Publication of another of P.T. Deutermann’s naval novels is for this reviewer an event. From the time I read Scorpion in the Sea back in 1992 I have been hooked on his naval books. With The Commodore, Deutermann continues a loose series of novels centered on the U.S. Navy in World War II. I can only hope there will be many more.
The Commodore centers around Harmon Wolf, a U.S. Navy destroyer commander who, through his bold surface actions against the all-conquering Imperial Japanese fleet (as well as through the attrition they inflict upon the U.S. Navy), becomes the de facto commodore of a division of destroyers fighting the desperate naval battles around Guadalcanal. The book describes Wolf’s command of his ship, and later his division, as he develops tactics to combat the Japanese, who in the early months of World War II were the masters of naval night engagements. A Native American, Wolf has slowly risen through the U.S. Navy ranks – until the war begins. Then his tactics during actions against the Japanese catch the eye of Adm. William F. Halsey, who promotes and champions the aggressive Wolf. Wolf’s tactics and experiences in some ways echo those of real-world U.S. Navy destroyer captains Frederick Moosbrugger, Ernest Evans, and Arleigh Burke. While the ship names used are often fictional, some real-world characters and vessels are also depicted, and the battles, if fictionalized, are historically accurate. The real-world character depictions range from the positive ones of Fleet Admiral Chester Nimitz and Halsey to the vividly negative depiction of the almost universally despised Capt. Miles Browning. This mixture of fiction and actual history not only entertains but also educates the reader about the realities of this naval conflict.
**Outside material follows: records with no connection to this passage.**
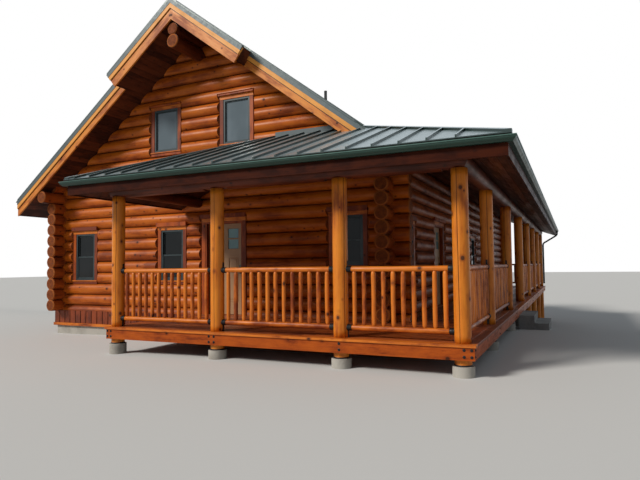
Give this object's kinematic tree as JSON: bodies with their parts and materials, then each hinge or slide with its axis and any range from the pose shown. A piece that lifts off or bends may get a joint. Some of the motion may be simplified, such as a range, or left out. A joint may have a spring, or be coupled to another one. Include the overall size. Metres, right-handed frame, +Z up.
{
  "type": "log cabin",
  "caption": "Full-log cabin with a steep metal gable roof, projecting ridge prows, and a hipped wrap-around porch with log posts, railings and side steps.",
  "frame": {"origin": "on the lowest ground, under the middle of the whole building's bounding box", "axes": "+Z up; +Y from the front gable to the rear, along the ridge; +X to the right seen from the front, towards the side porch"},
  "size_m": [12.51, 22.253, 8.596],
  "materials": {
    "wall_logs": "satin",
    "porch_logs": "satin",
    "concrete": "matte",
    "floor_wood": "satin",
    "roof_wood": "matte",
    "roof_metal": "satin",
    "vent_plastic": "matte",
    "trim_wood": "satin",
    "gutter_metal": "satin",
    "deck_wood": "matte",
    "bracket_metal": "matte",
    "frame_paint": "satin",
    "glass": "clear",
    "door_paint": "satin",
    "hardware": "satin"
  },
  "bodies": {
    "house": {"barge_boards": "trim_wood", "casings": "trim_wood", "corner_log_ends": "wall_logs", "deck_front": "deck_wood", "deck_joists": "trim_wood", "deck_rims": "trim_wood", "deck_side": "deck_wood", "entry_steps": "concrete", "fascia_boards": "trim_wood", "foundation": "concrete", "front_door_frame": "frame_paint", "front_gable": "wall_logs", "front_wall_left": "wall_logs", "front_wall_right": "wall_logs", "gutters": "gutter_metal", "left_wall": "wall_logs", "loft_floor": "floor_wood", "main_floor": "floor_wood", "main_metal_left": "roof_metal", "main_metal_right": "roof_metal", "main_roof_left": "roof_wood", "main_roof_right": "roof_wood", "piers": "concrete", "porch_beam_front": "porch_logs", "porch_beams_side": "porch_logs", "porch_metal": "roof_metal", "porch_posts": "porch_logs", "porch_roof_front": "roof_wood", "porch_roof_left": "roof_wood", "porch_roof_right": "roof_wood", "post_legs": "porch_logs", "rail_brackets": "bracket_metal", "railings_front": "porch_logs", "railings_side": "porch_logs", "rake_metal": "roof_metal", "rear_gable": "wall_logs", "rear_wall": "wall_logs", "ridge_logs": "porch_logs", "right_wall_front": "wall_logs", "right_wall_rear": "wall_logs", "right_wall_top": "wall_logs", "roof_caps": "roof_metal", "side_door_frame": "frame_paint", "skirt_boards": "trim_wood", "vent_pipe": "vent_plastic", "wall_flashing": "roof_metal", "window_frames": "frame_paint", "window_glass": "glass"},
    "front_door": {"front_door_glass": "glass", "front_door_knobs": "hardware", "front_door_leaf": "door_paint"},
    "side_door": {"side_door_glass": "glass", "side_door_knobs": "hardware", "side_door_leaf": "door_paint"}
  },
  "joints": [
    {"name": "front_door_hinge", "type": "hinge", "parent": "house", "child": "front_door", "pos_m": [-0.7235, -7.6837, 1.65], "axis": [0, 0, 1], "range_deg": [0, 90]},
    {"name": "side_door_hinge", "type": "hinge", "parent": "house", "child": "side_door", "pos_m": [3.5177, -4.2305, 1.65], "axis": [0, 0, 1], "range_deg": [0, 90]}
  ]
}
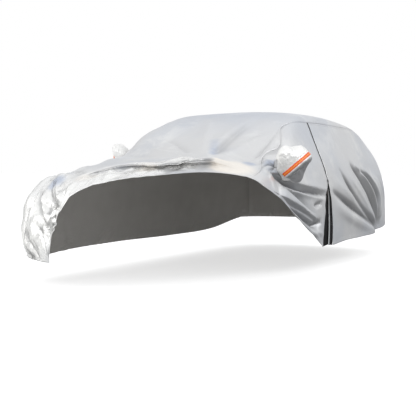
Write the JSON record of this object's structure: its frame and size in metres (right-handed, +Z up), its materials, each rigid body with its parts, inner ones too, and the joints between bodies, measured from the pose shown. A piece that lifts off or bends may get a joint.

Deutermann is a former destroyerman himself, and his expertise is demonstrated through his assured writing about command of what were at the time small combatants. Perhaps more importantly, in The Commodore Deutermann is able to transport the reader to the deck of a destroyer in World War II’s Solomon Islands campaign, vividly describing everything from the smell of the stack gas and the broiling heat of the steel decks to the sights, sounds and confusion of night naval battles. He is able to depict complex maneuvers and explain tactics, armament, and technology in a way that makes it all accessible to a layman reader rather than confusing or obtrusive.
The Commodore is a very difficult book to put down once begun, but this also makes it a quick read, which I expect will leave the reader, like this reviewer, eagerly anticipating Deutermann’s next effort.